Task to carry out: Below is a listing; restate from it, character for character, the lines beginning at the line holding "for angle in" and ending at the line holding "bpy.data.objects.remove(obj)", both included.

Given information:

+ + + + +

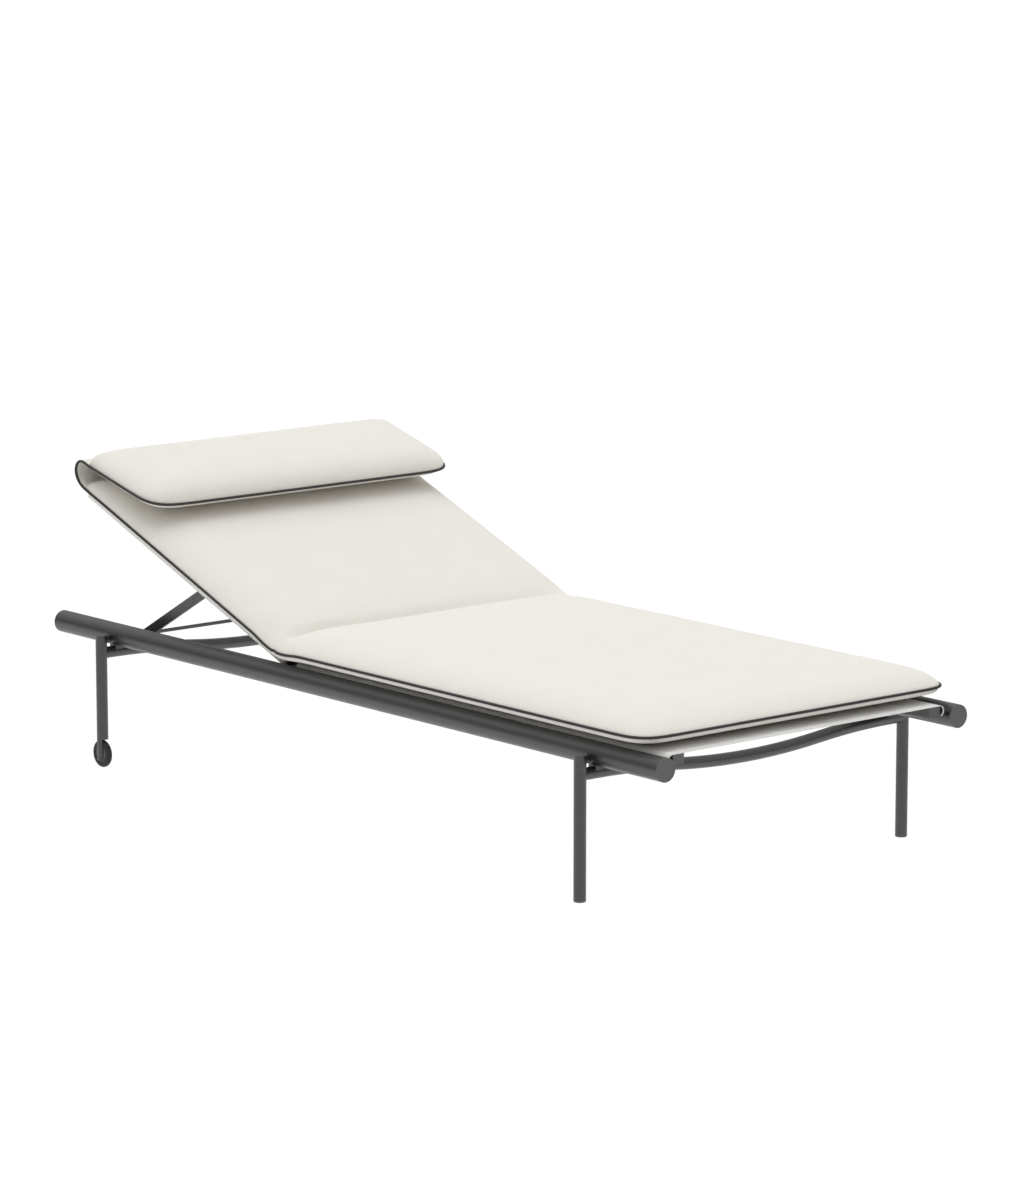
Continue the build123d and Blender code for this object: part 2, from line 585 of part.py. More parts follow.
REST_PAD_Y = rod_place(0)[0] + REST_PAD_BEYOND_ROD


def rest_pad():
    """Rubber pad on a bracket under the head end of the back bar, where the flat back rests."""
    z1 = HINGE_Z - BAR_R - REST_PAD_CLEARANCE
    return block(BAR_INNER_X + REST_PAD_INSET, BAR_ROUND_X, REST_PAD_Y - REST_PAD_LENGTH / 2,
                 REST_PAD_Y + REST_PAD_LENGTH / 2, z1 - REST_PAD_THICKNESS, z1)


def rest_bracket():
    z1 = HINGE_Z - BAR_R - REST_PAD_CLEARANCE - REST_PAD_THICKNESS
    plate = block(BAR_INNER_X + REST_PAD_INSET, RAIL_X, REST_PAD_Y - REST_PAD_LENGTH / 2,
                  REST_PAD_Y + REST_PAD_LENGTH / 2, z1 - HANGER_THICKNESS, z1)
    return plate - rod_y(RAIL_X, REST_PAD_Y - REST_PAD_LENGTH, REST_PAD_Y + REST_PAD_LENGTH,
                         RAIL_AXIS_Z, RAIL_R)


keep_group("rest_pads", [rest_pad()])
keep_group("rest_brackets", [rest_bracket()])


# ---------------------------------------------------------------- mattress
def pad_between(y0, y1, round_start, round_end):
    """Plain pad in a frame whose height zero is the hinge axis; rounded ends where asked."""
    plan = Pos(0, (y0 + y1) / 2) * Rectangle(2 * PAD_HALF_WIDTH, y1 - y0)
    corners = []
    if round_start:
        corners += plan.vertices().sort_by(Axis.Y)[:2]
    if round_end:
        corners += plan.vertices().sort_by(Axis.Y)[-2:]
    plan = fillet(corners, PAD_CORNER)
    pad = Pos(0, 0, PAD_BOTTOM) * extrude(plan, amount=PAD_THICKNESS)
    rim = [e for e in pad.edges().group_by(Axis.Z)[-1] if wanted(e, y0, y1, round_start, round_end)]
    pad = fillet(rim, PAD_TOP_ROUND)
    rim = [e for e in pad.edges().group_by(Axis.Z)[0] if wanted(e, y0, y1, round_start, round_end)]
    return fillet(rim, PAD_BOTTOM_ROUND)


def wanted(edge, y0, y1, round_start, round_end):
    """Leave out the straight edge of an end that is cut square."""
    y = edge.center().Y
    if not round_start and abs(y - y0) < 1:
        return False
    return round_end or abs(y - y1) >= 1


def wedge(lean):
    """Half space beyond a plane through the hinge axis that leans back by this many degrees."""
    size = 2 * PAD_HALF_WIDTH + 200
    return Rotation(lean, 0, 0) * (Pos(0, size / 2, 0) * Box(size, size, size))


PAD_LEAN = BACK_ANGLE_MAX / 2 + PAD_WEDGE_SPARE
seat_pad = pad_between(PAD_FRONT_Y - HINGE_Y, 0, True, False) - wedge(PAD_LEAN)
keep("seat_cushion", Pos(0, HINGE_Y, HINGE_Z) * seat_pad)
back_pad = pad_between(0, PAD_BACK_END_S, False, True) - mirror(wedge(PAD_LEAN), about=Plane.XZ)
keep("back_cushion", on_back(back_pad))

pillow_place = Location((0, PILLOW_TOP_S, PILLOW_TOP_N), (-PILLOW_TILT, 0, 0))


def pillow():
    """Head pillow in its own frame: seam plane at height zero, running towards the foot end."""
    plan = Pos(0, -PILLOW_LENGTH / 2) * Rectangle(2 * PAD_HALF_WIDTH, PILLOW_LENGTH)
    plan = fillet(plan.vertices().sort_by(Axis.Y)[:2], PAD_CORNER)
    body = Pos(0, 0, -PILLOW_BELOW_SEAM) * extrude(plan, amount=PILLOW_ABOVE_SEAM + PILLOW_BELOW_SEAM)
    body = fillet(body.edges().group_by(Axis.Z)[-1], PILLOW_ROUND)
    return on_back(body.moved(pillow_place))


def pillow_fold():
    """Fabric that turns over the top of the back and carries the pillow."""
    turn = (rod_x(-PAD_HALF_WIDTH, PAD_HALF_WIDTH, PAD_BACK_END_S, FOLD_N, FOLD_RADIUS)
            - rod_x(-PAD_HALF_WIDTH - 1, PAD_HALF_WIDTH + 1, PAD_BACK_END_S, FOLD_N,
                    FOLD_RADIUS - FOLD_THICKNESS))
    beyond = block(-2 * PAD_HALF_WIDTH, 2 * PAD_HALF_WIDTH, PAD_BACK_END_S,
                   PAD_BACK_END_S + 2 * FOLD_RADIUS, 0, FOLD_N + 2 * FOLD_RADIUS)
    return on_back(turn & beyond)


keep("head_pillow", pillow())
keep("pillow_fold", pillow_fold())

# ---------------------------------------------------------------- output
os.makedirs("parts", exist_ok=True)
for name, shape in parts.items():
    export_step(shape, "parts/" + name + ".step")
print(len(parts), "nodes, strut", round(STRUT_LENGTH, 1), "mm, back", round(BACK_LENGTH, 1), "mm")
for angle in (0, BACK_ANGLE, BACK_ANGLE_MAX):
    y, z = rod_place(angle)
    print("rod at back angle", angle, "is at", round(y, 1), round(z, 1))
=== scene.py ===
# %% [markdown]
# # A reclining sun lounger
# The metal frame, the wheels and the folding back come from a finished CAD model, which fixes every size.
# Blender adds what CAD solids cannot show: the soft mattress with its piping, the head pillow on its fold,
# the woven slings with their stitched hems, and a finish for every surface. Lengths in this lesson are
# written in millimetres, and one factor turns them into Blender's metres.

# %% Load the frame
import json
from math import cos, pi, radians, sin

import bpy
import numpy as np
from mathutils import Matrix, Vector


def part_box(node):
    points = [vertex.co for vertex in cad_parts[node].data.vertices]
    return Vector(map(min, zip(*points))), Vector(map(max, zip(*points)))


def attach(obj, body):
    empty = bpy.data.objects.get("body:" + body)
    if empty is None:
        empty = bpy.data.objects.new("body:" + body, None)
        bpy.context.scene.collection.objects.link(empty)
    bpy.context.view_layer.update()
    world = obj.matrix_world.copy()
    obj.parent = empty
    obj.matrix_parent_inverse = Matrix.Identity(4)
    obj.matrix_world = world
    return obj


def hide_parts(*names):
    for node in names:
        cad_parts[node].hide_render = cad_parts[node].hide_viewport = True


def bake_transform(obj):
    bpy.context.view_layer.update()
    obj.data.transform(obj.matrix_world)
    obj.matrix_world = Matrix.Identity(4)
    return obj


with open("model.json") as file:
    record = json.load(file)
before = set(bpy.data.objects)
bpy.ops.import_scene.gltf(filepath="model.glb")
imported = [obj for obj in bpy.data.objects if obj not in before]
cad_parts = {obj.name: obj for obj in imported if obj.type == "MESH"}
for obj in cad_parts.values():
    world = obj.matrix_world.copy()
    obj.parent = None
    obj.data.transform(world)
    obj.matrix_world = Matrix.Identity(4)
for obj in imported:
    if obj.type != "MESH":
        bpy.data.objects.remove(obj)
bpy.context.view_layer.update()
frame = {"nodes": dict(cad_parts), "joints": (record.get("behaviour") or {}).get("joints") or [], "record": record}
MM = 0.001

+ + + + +

Response to the task:
for angle in (0, BACK_ANGLE, BACK_ANGLE_MAX):
    y, z = rod_place(angle)
    print("rod at back angle", angle, "is at", round(y, 1), round(z, 1))
=== scene.py ===
# %% [markdown]
# # A reclining sun lounger
# The metal frame, the wheels and the folding back come from a finished CAD model, which fixes every size.
# Blender adds what CAD solids cannot show: the soft mattress with its piping, the head pillow on its fold,
# the woven slings with their stitched hems, and a finish for every surface. Lengths in this lesson are
# written in millimetres, and one factor turns them into Blender's metres.

# %% Load the frame
import json
from math import cos, pi, radians, sin

import bpy
import numpy as np
from mathutils import Matrix, Vector


def part_box(node):
    points = [vertex.co for vertex in cad_parts[node].data.vertices]
    return Vector(map(min, zip(*points))), Vector(map(max, zip(*points)))


def attach(obj, body):
    empty = bpy.data.objects.get("body:" + body)
    if empty is None:
        empty = bpy.data.objects.new("body:" + body, None)
        bpy.context.scene.collection.objects.link(empty)
    bpy.context.view_layer.update()
    world = obj.matrix_world.copy()
    obj.parent = empty
    obj.matrix_parent_inverse = Matrix.Identity(4)
    obj.matrix_world = world
    return obj


def hide_parts(*names):
    for node in names:
        cad_parts[node].hide_render = cad_parts[node].hide_viewport = True


def bake_transform(obj):
    bpy.context.view_layer.update()
    obj.data.transform(obj.matrix_world)
    obj.matrix_world = Matrix.Identity(4)
    return obj


with open("model.json") as file:
    record = json.load(file)
before = set(bpy.data.objects)
bpy.ops.import_scene.gltf(filepath="model.glb")
imported = [obj for obj in bpy.data.objects if obj not in before]
cad_parts = {obj.name: obj for obj in imported if obj.type == "MESH"}
for obj in cad_parts.values():
    world = obj.matrix_world.copy()
    obj.parent = None
    obj.data.transform(world)
    obj.matrix_world = Matrix.Identity(4)
for obj in imported:
    if obj.type != "MESH":
        bpy.data.objects.remove(obj)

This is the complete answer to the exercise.